**** Records for this task ****

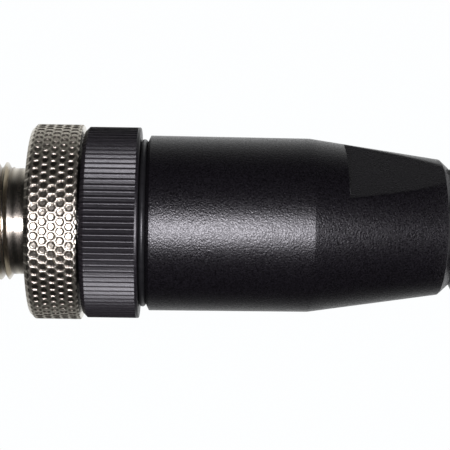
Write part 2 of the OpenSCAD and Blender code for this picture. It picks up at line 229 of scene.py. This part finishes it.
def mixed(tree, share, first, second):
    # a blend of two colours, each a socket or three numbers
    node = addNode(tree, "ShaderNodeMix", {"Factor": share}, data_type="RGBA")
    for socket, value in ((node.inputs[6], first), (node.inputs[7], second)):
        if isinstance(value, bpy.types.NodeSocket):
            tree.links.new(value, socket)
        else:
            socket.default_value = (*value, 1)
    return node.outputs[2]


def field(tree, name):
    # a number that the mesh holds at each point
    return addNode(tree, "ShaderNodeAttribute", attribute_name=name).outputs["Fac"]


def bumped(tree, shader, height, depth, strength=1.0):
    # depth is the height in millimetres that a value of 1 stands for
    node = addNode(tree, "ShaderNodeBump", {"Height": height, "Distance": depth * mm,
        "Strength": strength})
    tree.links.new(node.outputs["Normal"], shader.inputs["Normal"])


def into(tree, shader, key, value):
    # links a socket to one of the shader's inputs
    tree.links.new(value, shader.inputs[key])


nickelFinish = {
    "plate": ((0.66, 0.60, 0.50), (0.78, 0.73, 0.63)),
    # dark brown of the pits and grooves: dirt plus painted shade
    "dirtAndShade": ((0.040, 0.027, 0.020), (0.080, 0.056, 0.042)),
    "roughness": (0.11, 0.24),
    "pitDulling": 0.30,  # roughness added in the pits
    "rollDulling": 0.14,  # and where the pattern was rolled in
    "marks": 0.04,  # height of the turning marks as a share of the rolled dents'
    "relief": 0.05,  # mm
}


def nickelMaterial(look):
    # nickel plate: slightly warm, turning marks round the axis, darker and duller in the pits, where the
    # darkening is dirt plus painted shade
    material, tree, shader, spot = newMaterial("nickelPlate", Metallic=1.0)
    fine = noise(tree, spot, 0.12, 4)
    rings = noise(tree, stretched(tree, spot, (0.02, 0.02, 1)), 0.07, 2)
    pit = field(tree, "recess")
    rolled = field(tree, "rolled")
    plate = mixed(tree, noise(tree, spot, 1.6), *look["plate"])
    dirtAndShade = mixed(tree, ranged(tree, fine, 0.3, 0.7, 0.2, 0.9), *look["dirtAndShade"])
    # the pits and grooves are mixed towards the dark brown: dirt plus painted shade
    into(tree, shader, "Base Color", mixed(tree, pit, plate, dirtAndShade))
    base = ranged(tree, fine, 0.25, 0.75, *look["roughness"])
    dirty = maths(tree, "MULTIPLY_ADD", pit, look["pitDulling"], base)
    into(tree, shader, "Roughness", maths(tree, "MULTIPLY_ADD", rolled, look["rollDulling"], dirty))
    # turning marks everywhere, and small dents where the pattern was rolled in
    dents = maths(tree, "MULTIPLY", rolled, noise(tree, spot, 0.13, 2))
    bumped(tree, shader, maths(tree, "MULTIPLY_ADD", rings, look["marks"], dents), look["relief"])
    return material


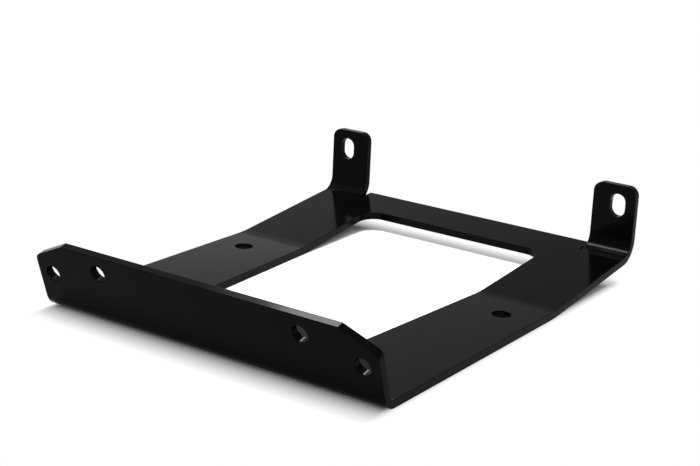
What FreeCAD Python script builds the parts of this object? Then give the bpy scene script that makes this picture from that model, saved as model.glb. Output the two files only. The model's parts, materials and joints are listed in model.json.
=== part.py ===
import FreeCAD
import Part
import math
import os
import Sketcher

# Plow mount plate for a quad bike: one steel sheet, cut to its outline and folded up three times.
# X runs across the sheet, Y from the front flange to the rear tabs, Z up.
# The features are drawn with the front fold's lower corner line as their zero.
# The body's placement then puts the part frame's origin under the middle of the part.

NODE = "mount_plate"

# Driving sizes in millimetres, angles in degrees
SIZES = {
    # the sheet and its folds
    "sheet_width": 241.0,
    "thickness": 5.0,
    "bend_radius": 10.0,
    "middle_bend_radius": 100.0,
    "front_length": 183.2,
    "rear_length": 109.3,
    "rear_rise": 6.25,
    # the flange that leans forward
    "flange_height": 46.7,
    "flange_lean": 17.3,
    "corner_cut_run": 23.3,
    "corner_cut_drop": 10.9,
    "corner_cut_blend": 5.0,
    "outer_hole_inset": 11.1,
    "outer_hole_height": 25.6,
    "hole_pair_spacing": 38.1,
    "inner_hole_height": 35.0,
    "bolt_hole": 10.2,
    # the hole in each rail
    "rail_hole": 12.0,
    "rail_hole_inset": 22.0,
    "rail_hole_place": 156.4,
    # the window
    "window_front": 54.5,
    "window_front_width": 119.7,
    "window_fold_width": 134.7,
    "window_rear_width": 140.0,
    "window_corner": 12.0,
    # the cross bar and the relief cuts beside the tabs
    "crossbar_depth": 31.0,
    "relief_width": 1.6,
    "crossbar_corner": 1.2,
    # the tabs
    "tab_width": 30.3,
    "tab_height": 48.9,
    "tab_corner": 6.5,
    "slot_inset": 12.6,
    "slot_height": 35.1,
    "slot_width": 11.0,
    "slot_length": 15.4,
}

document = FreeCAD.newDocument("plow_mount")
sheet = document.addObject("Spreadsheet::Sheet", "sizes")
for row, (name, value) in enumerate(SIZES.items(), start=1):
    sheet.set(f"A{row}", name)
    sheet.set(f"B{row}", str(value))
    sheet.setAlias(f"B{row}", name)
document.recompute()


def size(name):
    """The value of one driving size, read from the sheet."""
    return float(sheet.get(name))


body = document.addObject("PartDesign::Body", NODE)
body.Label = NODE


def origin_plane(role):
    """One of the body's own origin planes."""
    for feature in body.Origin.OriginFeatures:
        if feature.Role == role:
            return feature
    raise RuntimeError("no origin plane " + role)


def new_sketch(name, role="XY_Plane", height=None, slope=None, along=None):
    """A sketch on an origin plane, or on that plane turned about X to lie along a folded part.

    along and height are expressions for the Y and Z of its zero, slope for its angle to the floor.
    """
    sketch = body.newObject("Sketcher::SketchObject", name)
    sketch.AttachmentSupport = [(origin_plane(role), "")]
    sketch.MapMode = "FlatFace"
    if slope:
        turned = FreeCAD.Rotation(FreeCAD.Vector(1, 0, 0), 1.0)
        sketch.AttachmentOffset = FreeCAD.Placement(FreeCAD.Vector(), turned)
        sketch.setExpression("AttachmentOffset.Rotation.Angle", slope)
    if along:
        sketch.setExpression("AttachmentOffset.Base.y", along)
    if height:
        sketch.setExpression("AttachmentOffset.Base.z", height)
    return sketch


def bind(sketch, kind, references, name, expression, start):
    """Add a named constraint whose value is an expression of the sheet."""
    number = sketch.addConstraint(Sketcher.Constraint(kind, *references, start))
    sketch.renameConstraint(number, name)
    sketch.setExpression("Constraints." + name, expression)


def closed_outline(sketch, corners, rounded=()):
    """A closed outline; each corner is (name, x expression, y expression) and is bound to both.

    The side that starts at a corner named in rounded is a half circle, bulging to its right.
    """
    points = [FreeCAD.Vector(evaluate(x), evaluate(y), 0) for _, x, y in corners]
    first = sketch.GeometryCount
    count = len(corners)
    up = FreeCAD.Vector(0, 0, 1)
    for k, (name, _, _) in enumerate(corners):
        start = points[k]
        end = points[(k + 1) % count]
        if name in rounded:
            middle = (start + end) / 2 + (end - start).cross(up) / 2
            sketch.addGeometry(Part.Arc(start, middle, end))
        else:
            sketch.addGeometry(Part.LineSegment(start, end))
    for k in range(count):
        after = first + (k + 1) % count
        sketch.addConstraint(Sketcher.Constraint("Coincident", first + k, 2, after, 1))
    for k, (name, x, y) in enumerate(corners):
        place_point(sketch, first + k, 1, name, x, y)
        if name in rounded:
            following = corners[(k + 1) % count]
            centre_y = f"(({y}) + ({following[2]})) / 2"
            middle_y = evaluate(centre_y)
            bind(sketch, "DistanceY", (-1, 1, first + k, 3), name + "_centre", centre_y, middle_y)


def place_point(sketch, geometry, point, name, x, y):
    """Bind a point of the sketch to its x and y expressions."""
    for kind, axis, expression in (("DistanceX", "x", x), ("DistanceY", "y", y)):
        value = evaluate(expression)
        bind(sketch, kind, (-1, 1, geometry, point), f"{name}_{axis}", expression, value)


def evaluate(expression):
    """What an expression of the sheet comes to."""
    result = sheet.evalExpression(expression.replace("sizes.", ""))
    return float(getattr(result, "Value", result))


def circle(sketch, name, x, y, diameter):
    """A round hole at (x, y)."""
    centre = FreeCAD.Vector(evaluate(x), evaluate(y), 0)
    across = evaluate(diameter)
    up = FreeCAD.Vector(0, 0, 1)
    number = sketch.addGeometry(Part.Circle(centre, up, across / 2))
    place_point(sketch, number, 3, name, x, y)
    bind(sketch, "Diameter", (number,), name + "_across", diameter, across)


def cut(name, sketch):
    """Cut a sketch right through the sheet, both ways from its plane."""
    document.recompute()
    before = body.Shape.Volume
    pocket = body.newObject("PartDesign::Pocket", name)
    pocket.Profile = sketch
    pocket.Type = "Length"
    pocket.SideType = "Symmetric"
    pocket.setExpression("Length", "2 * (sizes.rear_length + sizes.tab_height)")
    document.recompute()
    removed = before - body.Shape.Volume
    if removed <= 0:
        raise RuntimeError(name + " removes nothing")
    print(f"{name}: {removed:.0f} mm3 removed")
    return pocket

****

- Aim of the exercise
Return exactly the leading lines of the listing, stopping after the line in which "tree.links.new(value, shader.inputs[key])" occurs.

- Solution for this task
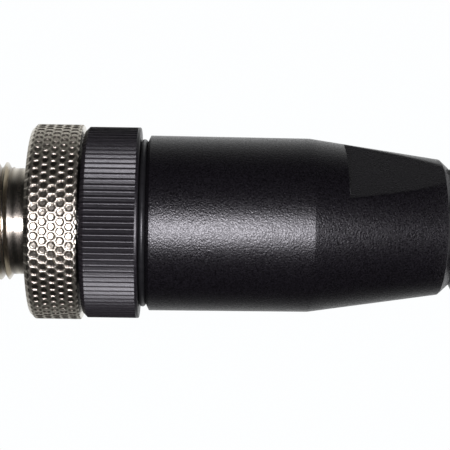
Write part 2 of the OpenSCAD and Blender code for this picture. It picks up at line 229 of scene.py. This part finishes it.
def mixed(tree, share, first, second):
    # a blend of two colours, each a socket or three numbers
    node = addNode(tree, "ShaderNodeMix", {"Factor": share}, data_type="RGBA")
    for socket, value in ((node.inputs[6], first), (node.inputs[7], second)):
        if isinstance(value, bpy.types.NodeSocket):
            tree.links.new(value, socket)
        else:
            socket.default_value = (*value, 1)
    return node.outputs[2]


def field(tree, name):
    # a number that the mesh holds at each point
    return addNode(tree, "ShaderNodeAttribute", attribute_name=name).outputs["Fac"]


def bumped(tree, shader, height, depth, strength=1.0):
    # depth is the height in millimetres that a value of 1 stands for
    node = addNode(tree, "ShaderNodeBump", {"Height": height, "Distance": depth * mm,
        "Strength": strength})
    tree.links.new(node.outputs["Normal"], shader.inputs["Normal"])


def into(tree, shader, key, value):
    # links a socket to one of the shader's inputs
    tree.links.new(value, shader.inputs[key])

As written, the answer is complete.